Methodology¶
This page describes how the project works with information: how we verify, how we rank degree of proof, how we distinguish a fact from a testimony, how we respond to errors.
Levels of evidence¶
Every claim in our publications corresponds to one of four levels. The level is explicitly indicated in materials where facts of different degrees of confirmation are mixed.
Level 1 — document. The claim is supported by a primary document that we have seen and stored in the archive: an official publication, a financial report, a registry extract, a screenshot of a public post, a video recording of a public speech. These are the strongest claims. The source is always indicated with a link to a card in our archive.
Level 2 — public data from independent sources. The claim relies on publications by other journalists or organisations, where several independent sources exist. Here we trust someone else’s verification, but we check for consistency: if one outlet says one thing and another the opposite, we note this explicitly.

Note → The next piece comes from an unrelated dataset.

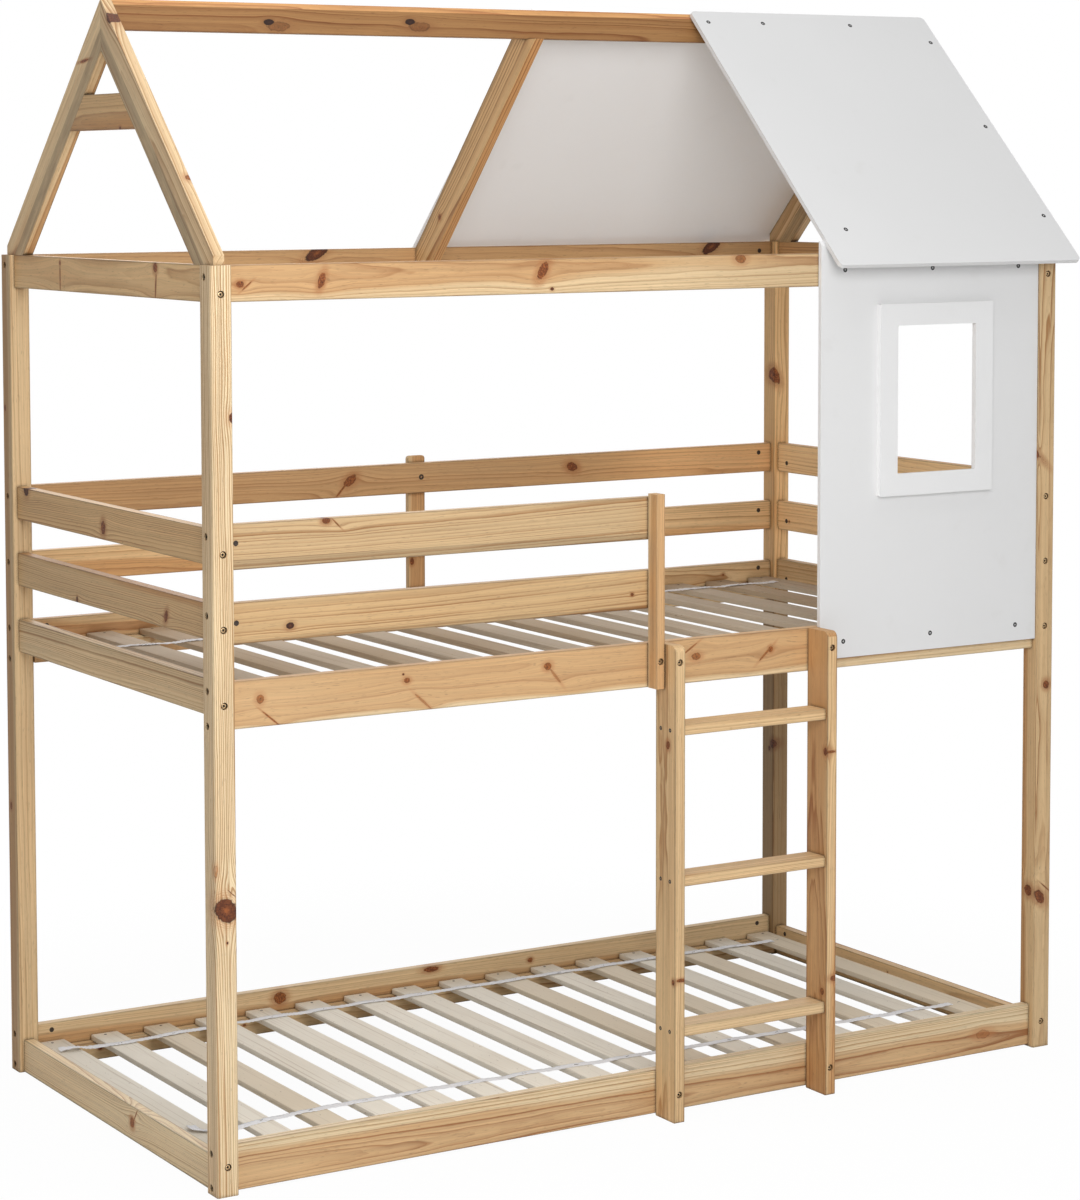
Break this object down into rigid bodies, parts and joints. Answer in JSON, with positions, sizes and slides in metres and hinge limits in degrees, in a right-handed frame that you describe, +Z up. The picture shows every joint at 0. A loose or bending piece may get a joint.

Level 3 — source testimony. Information has been received from a source whose identity we do not disclose. It is presented explicitly: “according to a source familiar with the situation", “according to a former employee", “based on information passed to us". This is not presented as a confirmed fact. If we have only one such source, we either look for confirmation from a second independent point or publish the material with an explicit indication that there is only one testimony.
Level 4 — reconstruction. This is our logical interpretation of the available facts. For example: “given that the budget was X and the report shows only Y, there are grounds to suppose Z". Here we explicitly use verbs of supposition (“presumably", “there are grounds to believe", “probably"). Level 4 claims may turn out to be incorrect, and we are ready to issue corrections when contradicting facts come to light.
A special case — internal information from insiders¶
Some of the structures we write about hide their financial activity from the public. Bank statements, transfers between accounts, contracts, actual spending from grants, and internal correspondence on personnel decisions do not enter the public domain. Some of this information becomes known through people who themselves worked or work in these structures. These are, as a rule, former or current employees, contractors, grantees, volunteers. What their real risks are and what we do for them is described on the page Source protection.
This page is about how we work with such information in the publication itself.
Labelling the level. Most information from insiders is published with the label Level 3 (source testimony): “according to a source familiar with the financial operations of the organization…", “according to a former employee…". This is not presented as a final fact.
Confirmation from a second point. Where possible we look for confirmation from a second independent point — public registries, documents from another source, mentions in publications. If such confirmation is found, the claim may be reclassified as Level 1 or 2 with an explicit reference to the confirming source.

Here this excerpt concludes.